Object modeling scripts
+---+

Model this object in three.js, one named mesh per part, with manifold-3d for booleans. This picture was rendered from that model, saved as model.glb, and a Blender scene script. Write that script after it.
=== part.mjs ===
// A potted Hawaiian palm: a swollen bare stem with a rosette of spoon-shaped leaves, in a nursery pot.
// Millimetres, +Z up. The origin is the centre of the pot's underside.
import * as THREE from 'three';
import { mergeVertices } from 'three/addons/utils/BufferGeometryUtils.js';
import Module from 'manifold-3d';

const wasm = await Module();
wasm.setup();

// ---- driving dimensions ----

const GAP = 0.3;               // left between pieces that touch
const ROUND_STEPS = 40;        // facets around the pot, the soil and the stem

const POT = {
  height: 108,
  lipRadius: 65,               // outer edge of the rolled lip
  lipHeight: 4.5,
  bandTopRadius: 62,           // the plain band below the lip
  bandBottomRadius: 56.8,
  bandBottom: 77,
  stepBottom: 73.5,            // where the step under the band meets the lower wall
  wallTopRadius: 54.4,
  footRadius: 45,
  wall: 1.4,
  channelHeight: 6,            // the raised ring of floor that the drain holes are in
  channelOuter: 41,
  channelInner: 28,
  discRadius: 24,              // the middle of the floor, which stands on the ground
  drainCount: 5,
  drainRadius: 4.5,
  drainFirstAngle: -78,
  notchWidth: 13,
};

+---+

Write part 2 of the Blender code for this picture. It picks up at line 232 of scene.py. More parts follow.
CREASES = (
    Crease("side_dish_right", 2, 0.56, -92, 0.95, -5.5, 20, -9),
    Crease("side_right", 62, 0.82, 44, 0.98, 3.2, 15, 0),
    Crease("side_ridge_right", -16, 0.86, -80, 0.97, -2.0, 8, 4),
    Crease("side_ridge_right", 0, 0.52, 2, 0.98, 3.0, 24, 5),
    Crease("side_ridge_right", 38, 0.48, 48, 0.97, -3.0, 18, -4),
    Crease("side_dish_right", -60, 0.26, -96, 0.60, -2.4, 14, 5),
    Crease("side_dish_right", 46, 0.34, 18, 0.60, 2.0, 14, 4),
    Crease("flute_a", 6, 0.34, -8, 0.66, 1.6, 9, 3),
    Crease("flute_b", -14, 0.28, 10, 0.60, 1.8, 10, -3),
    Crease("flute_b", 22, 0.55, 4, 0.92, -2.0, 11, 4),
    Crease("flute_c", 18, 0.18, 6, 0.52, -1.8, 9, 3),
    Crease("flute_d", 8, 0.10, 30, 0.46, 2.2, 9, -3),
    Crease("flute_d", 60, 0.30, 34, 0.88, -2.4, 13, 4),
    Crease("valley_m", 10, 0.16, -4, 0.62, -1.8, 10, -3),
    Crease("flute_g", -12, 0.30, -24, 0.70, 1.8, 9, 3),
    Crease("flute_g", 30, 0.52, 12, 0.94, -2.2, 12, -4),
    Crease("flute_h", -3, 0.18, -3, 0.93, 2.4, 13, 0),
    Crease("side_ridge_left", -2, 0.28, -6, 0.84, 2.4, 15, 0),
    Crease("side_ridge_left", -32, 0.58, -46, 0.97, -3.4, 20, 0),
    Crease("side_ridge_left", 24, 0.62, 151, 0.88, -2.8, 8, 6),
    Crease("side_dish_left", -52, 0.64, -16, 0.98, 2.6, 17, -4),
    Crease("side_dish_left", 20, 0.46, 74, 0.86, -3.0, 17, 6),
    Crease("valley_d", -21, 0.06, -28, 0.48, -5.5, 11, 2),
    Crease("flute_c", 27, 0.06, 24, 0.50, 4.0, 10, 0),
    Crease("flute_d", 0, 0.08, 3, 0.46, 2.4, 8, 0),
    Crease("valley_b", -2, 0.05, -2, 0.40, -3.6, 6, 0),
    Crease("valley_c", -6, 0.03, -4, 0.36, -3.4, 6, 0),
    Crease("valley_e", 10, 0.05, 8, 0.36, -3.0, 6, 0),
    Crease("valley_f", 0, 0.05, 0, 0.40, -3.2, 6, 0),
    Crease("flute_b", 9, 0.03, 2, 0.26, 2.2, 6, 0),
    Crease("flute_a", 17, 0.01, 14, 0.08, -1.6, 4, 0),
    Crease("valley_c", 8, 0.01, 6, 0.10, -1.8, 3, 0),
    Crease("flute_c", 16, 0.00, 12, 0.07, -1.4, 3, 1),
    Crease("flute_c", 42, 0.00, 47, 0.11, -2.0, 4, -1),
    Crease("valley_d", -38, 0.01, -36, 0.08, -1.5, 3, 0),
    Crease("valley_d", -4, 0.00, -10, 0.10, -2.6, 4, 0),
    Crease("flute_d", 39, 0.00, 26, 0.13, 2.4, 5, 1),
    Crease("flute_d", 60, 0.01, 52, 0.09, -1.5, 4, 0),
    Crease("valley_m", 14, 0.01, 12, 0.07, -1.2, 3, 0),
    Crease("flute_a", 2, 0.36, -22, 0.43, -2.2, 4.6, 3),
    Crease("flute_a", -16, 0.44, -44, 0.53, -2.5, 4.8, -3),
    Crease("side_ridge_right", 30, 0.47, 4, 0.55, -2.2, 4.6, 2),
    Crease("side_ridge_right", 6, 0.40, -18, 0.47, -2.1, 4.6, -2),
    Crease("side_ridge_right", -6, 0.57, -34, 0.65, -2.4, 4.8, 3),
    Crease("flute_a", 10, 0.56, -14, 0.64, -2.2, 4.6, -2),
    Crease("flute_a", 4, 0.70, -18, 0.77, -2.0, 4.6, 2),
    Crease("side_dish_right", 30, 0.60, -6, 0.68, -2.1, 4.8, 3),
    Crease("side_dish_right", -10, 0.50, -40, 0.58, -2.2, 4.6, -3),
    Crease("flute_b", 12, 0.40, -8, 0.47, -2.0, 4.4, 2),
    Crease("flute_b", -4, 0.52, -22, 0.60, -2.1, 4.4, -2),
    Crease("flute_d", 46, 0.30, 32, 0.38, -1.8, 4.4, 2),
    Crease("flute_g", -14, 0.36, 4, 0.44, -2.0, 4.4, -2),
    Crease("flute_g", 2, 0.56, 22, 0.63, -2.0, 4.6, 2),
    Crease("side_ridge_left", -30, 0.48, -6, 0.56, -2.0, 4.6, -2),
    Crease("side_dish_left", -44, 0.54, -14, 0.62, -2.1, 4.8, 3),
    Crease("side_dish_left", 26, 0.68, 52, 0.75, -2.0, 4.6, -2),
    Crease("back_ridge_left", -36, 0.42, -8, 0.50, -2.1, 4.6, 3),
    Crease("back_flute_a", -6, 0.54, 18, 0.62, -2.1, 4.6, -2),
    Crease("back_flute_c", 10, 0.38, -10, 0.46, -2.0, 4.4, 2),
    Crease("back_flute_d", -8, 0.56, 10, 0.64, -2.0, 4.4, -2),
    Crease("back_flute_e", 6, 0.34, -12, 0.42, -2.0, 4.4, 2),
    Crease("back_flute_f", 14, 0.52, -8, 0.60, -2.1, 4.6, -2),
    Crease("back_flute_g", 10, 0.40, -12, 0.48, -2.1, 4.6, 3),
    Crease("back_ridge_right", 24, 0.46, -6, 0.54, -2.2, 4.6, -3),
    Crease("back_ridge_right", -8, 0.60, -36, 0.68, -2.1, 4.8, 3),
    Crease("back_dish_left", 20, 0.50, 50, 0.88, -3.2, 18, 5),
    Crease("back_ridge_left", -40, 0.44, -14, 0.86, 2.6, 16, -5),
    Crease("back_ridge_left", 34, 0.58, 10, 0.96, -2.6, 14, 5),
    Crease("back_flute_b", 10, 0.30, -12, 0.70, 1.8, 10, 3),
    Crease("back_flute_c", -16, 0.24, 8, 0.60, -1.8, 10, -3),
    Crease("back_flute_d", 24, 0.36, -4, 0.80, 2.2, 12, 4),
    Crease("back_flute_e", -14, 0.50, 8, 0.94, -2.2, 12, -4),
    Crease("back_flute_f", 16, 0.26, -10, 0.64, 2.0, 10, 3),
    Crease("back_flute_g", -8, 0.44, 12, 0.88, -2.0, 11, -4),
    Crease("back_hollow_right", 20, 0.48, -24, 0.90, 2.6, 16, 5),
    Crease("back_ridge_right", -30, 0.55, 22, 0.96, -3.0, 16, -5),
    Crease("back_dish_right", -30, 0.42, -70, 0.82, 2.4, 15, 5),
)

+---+

PROBLEM REQUIREMENTS
Above are the records; print exactly the lines from the line with "Model this object" to the line with "---- driving dimensions", including both, and nothing else.

TASK RESULT
Model this object in three.js, one named mesh per part, with manifold-3d for booleans. This picture was rendered from that model, saved as model.glb, and a Blender scene script. Write that script after it.
=== part.mjs ===
// A potted Hawaiian palm: a swollen bare stem with a rosette of spoon-shaped leaves, in a nursery pot.
// Millimetres, +Z up. The origin is the centre of the pot's underside.
import * as THREE from 'three';
import { mergeVertices } from 'three/addons/utils/BufferGeometryUtils.js';
import Module from 'manifold-3d';

const wasm = await Module();
wasm.setup();

// ---- driving dimensions ----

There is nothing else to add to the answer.